Goal
Output the data that follows exactly, line for line.

Supplied information

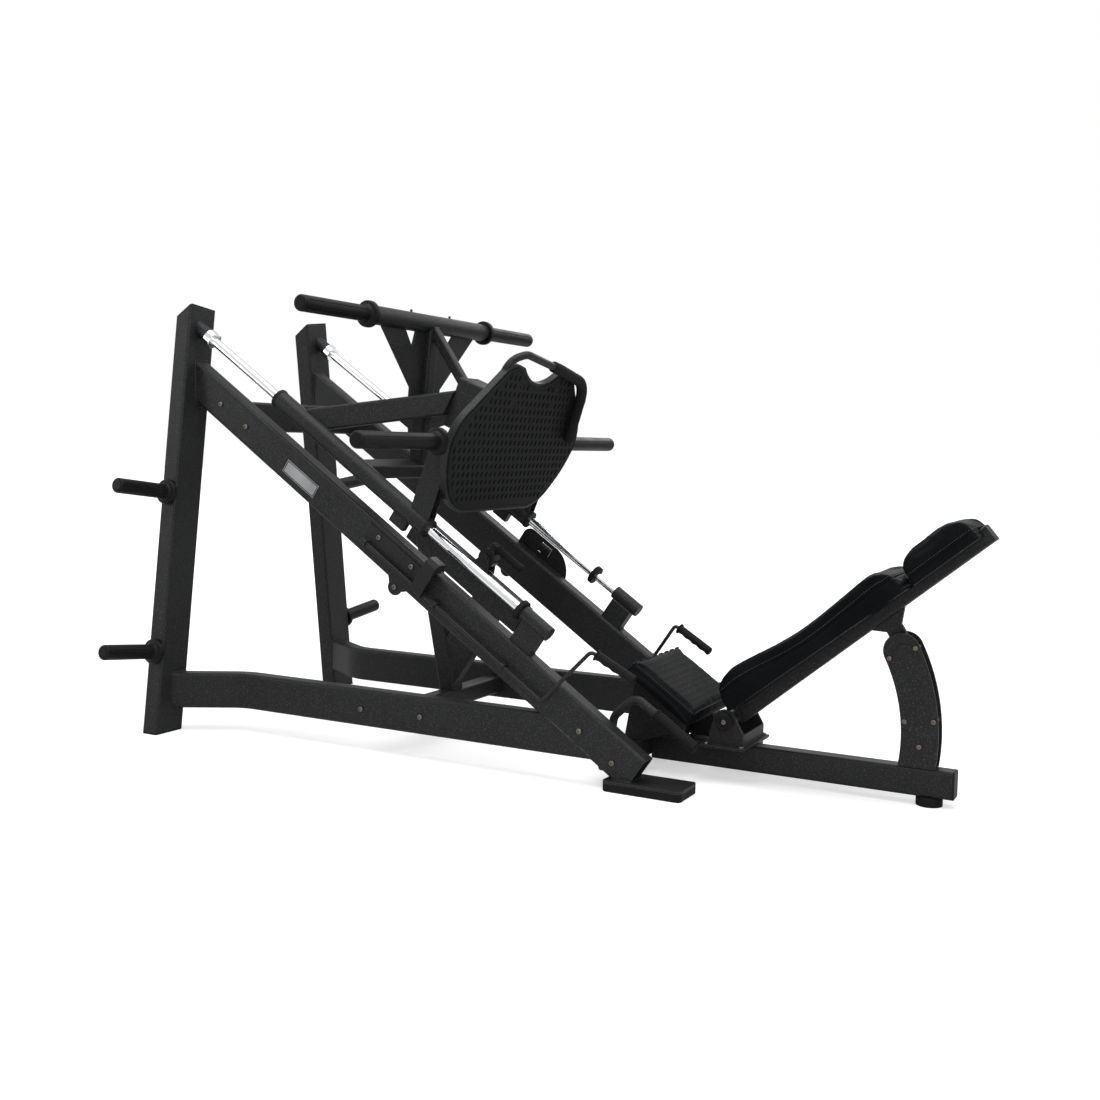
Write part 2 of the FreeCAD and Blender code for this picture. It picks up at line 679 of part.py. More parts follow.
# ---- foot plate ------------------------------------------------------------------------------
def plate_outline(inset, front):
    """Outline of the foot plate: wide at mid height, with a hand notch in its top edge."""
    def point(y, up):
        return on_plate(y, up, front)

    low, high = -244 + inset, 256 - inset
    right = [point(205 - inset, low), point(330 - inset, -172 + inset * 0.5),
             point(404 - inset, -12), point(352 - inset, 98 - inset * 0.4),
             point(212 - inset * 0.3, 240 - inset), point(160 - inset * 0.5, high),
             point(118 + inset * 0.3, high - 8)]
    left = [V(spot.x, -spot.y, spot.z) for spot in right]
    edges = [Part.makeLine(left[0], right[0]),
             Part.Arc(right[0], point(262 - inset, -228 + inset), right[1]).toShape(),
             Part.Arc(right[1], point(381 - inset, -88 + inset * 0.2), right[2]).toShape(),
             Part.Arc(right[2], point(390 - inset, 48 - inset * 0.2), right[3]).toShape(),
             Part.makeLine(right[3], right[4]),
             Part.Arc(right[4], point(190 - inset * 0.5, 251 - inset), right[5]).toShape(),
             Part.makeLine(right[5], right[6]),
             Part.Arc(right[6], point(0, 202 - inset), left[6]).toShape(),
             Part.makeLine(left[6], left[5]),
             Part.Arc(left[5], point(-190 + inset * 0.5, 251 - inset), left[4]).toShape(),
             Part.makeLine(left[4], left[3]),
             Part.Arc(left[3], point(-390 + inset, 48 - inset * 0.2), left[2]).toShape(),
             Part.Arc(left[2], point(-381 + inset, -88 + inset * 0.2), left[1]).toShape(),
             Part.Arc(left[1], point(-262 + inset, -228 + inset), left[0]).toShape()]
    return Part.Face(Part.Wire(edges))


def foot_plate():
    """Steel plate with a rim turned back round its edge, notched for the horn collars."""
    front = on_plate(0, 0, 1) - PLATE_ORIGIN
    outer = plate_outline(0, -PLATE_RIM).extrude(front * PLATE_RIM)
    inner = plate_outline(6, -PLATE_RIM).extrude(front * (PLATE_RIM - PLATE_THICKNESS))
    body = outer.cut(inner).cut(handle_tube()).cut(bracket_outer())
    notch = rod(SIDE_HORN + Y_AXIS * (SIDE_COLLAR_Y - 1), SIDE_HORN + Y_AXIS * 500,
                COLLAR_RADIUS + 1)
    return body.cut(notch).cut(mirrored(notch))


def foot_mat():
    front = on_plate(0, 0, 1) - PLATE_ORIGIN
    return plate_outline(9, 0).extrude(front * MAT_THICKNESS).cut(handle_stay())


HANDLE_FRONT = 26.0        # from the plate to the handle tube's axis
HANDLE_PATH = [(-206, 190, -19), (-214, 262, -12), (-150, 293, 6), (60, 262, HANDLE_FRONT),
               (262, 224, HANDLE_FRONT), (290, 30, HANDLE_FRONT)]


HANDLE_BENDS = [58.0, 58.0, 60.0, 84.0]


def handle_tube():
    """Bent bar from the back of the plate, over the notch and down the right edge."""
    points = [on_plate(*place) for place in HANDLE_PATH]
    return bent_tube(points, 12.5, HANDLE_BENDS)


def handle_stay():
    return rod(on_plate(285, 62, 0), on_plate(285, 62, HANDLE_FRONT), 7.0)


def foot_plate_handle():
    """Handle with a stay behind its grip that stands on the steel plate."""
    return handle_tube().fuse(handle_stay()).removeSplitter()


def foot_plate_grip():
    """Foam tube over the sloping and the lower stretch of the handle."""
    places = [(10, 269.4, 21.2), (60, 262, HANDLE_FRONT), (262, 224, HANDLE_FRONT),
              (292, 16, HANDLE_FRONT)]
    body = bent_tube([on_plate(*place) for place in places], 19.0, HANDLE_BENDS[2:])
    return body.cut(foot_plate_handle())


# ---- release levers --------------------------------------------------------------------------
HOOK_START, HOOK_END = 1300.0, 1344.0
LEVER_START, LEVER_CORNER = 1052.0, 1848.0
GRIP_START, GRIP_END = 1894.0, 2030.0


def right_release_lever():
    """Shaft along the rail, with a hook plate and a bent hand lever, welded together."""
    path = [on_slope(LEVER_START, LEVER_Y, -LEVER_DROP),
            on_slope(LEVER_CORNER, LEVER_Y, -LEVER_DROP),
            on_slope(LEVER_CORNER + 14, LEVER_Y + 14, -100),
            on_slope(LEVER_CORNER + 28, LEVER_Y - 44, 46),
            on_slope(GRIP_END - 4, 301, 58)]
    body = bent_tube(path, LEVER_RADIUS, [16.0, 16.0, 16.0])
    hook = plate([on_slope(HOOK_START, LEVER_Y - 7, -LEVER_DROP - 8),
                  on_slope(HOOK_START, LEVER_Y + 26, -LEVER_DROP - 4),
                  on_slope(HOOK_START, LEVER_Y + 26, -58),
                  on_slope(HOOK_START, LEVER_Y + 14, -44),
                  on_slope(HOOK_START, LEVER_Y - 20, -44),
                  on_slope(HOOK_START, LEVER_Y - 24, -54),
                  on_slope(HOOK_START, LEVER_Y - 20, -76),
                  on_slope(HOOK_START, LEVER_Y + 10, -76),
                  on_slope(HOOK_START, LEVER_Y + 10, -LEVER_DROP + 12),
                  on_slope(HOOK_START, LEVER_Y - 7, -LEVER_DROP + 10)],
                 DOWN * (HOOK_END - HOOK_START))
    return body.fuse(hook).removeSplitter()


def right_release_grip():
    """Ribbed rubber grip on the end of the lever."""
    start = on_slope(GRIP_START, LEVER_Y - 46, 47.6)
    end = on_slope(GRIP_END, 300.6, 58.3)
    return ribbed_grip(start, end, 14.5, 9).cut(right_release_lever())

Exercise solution
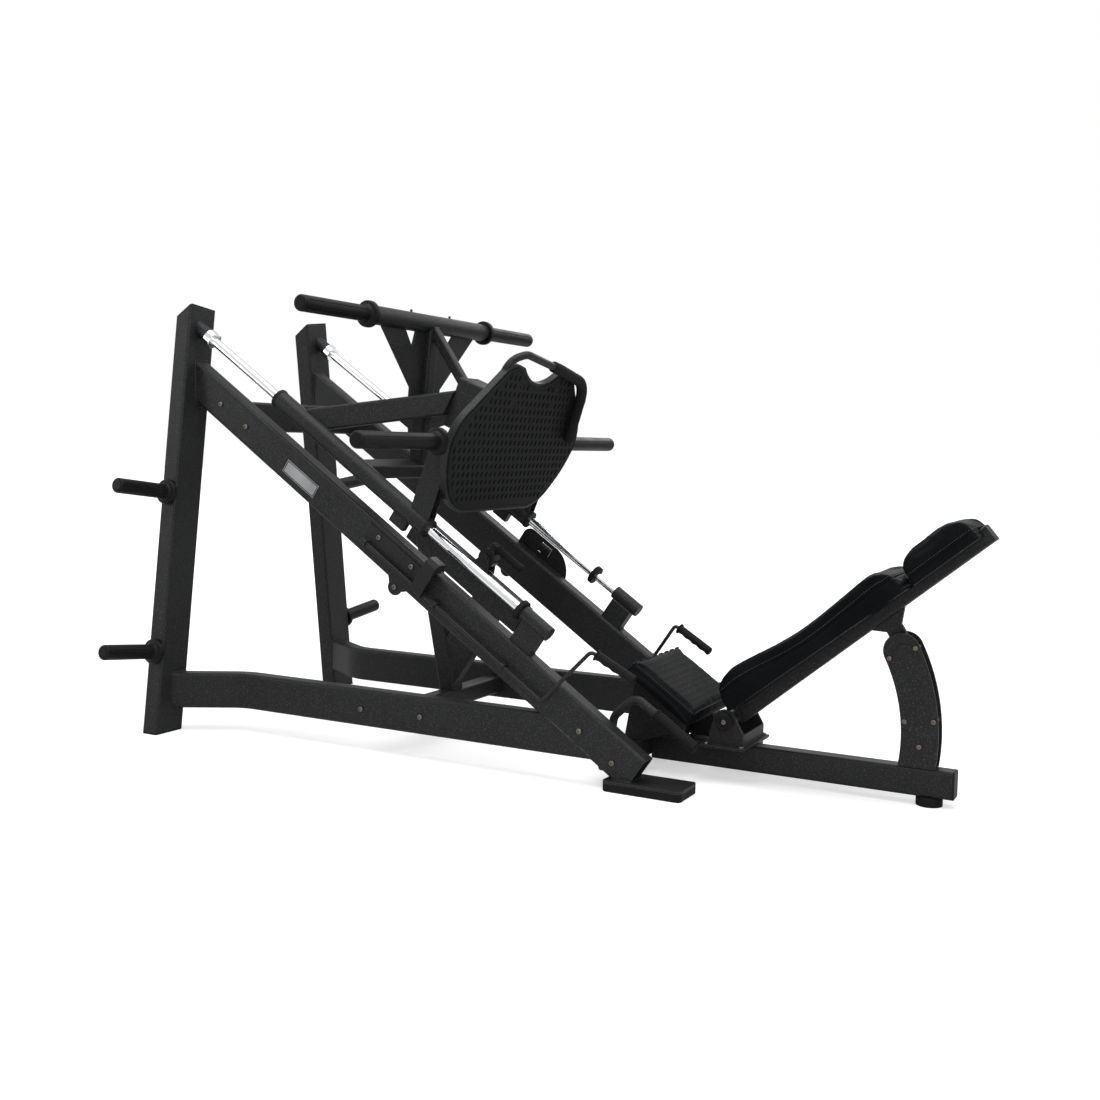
Write part 2 of the FreeCAD and Blender code for this picture. It picks up at line 679 of part.py. More parts follow.
# ---- foot plate ------------------------------------------------------------------------------
def plate_outline(inset, front):
    """Outline of the foot plate: wide at mid height, with a hand notch in its top edge."""
    def point(y, up):
        return on_plate(y, up, front)

    low, high = -244 + inset, 256 - inset
    right = [point(205 - inset, low), point(330 - inset, -172 + inset * 0.5),
             point(404 - inset, -12), point(352 - inset, 98 - inset * 0.4),
             point(212 - inset * 0.3, 240 - inset), point(160 - inset * 0.5, high),
             point(118 + inset * 0.3, high - 8)]
    left = [V(spot.x, -spot.y, spot.z) for spot in right]
    edges = [Part.makeLine(left[0], right[0]),
             Part.Arc(right[0], point(262 - inset, -228 + inset), right[1]).toShape(),
             Part.Arc(right[1], point(381 - inset, -88 + inset * 0.2), right[2]).toShape(),
             Part.Arc(right[2], point(390 - inset, 48 - inset * 0.2), right[3]).toShape(),
             Part.makeLine(right[3], right[4]),
             Part.Arc(right[4], point(190 - inset * 0.5, 251 - inset), right[5]).toShape(),
             Part.makeLine(right[5], right[6]),
             Part.Arc(right[6], point(0, 202 - inset), left[6]).toShape(),
             Part.makeLine(left[6], left[5]),
             Part.Arc(left[5], point(-190 + inset * 0.5, 251 - inset), left[4]).toShape(),
             Part.makeLine(left[4], left[3]),
             Part.Arc(left[3], point(-390 + inset, 48 - inset * 0.2), left[2]).toShape(),
             Part.Arc(left[2], point(-381 + inset, -88 + inset * 0.2), left[1]).toShape(),
             Part.Arc(left[1], point(-262 + inset, -228 + inset), left[0]).toShape()]
    return Part.Face(Part.Wire(edges))


def foot_plate():
    """Steel plate with a rim turned back round its edge, notched for the horn collars."""
    front = on_plate(0, 0, 1) - PLATE_ORIGIN
    outer = plate_outline(0, -PLATE_RIM).extrude(front * PLATE_RIM)
    inner = plate_outline(6, -PLATE_RIM).extrude(front * (PLATE_RIM - PLATE_THICKNESS))
    body = outer.cut(inner).cut(handle_tube()).cut(bracket_outer())
    notch = rod(SIDE_HORN + Y_AXIS * (SIDE_COLLAR_Y - 1), SIDE_HORN + Y_AXIS * 500,
                COLLAR_RADIUS + 1)
    return body.cut(notch).cut(mirrored(notch))


def foot_mat():
    front = on_plate(0, 0, 1) - PLATE_ORIGIN
    return plate_outline(9, 0).extrude(front * MAT_THICKNESS).cut(handle_stay())


HANDLE_FRONT = 26.0        # from the plate to the handle tube's axis
HANDLE_PATH = [(-206, 190, -19), (-214, 262, -12), (-150, 293, 6), (60, 262, HANDLE_FRONT),
               (262, 224, HANDLE_FRONT), (290, 30, HANDLE_FRONT)]


HANDLE_BENDS = [58.0, 58.0, 60.0, 84.0]


def handle_tube():
    """Bent bar from the back of the plate, over the notch and down the right edge."""
    points = [on_plate(*place) for place in HANDLE_PATH]
    return bent_tube(points, 12.5, HANDLE_BENDS)


def handle_stay():
    return rod(on_plate(285, 62, 0), on_plate(285, 62, HANDLE_FRONT), 7.0)


def foot_plate_handle():
    """Handle with a stay behind its grip that stands on the steel plate."""
    return handle_tube().fuse(handle_stay()).removeSplitter()


def foot_plate_grip():
    """Foam tube over the sloping and the lower stretch of the handle."""
    places = [(10, 269.4, 21.2), (60, 262, HANDLE_FRONT), (262, 224, HANDLE_FRONT),
              (292, 16, HANDLE_FRONT)]
    body = bent_tube([on_plate(*place) for place in places], 19.0, HANDLE_BENDS[2:])
    return body.cut(foot_plate_handle())


# ---- release levers --------------------------------------------------------------------------
HOOK_START, HOOK_END = 1300.0, 1344.0
LEVER_START, LEVER_CORNER = 1052.0, 1848.0
GRIP_START, GRIP_END = 1894.0, 2030.0


def right_release_lever():
    """Shaft along the rail, with a hook plate and a bent hand lever, welded together."""
    path = [on_slope(LEVER_START, LEVER_Y, -LEVER_DROP),
            on_slope(LEVER_CORNER, LEVER_Y, -LEVER_DROP),
            on_slope(LEVER_CORNER + 14, LEVER_Y + 14, -100),
            on_slope(LEVER_CORNER + 28, LEVER_Y - 44, 46),
            on_slope(GRIP_END - 4, 301, 58)]
    body = bent_tube(path, LEVER_RADIUS, [16.0, 16.0, 16.0])
    hook = plate([on_slope(HOOK_START, LEVER_Y - 7, -LEVER_DROP - 8),
                  on_slope(HOOK_START, LEVER_Y + 26, -LEVER_DROP - 4),
                  on_slope(HOOK_START, LEVER_Y + 26, -58),
                  on_slope(HOOK_START, LEVER_Y + 14, -44),
                  on_slope(HOOK_START, LEVER_Y - 20, -44),
                  on_slope(HOOK_START, LEVER_Y - 24, -54),
                  on_slope(HOOK_START, LEVER_Y - 20, -76),
                  on_slope(HOOK_START, LEVER_Y + 10, -76),
                  on_slope(HOOK_START, LEVER_Y + 10, -LEVER_DROP + 12),
                  on_slope(HOOK_START, LEVER_Y - 7, -LEVER_DROP + 10)],
                 DOWN * (HOOK_END - HOOK_START))
    return body.fuse(hook).removeSplitter()


def right_release_grip():
    """Ribbed rubber grip on the end of the lever."""
    start = on_slope(GRIP_START, LEVER_Y - 46, 47.6)
    end = on_slope(GRIP_END, 300.6, 58.3)
    return ribbed_grip(start, end, 14.5, 9).cut(right_release_lever())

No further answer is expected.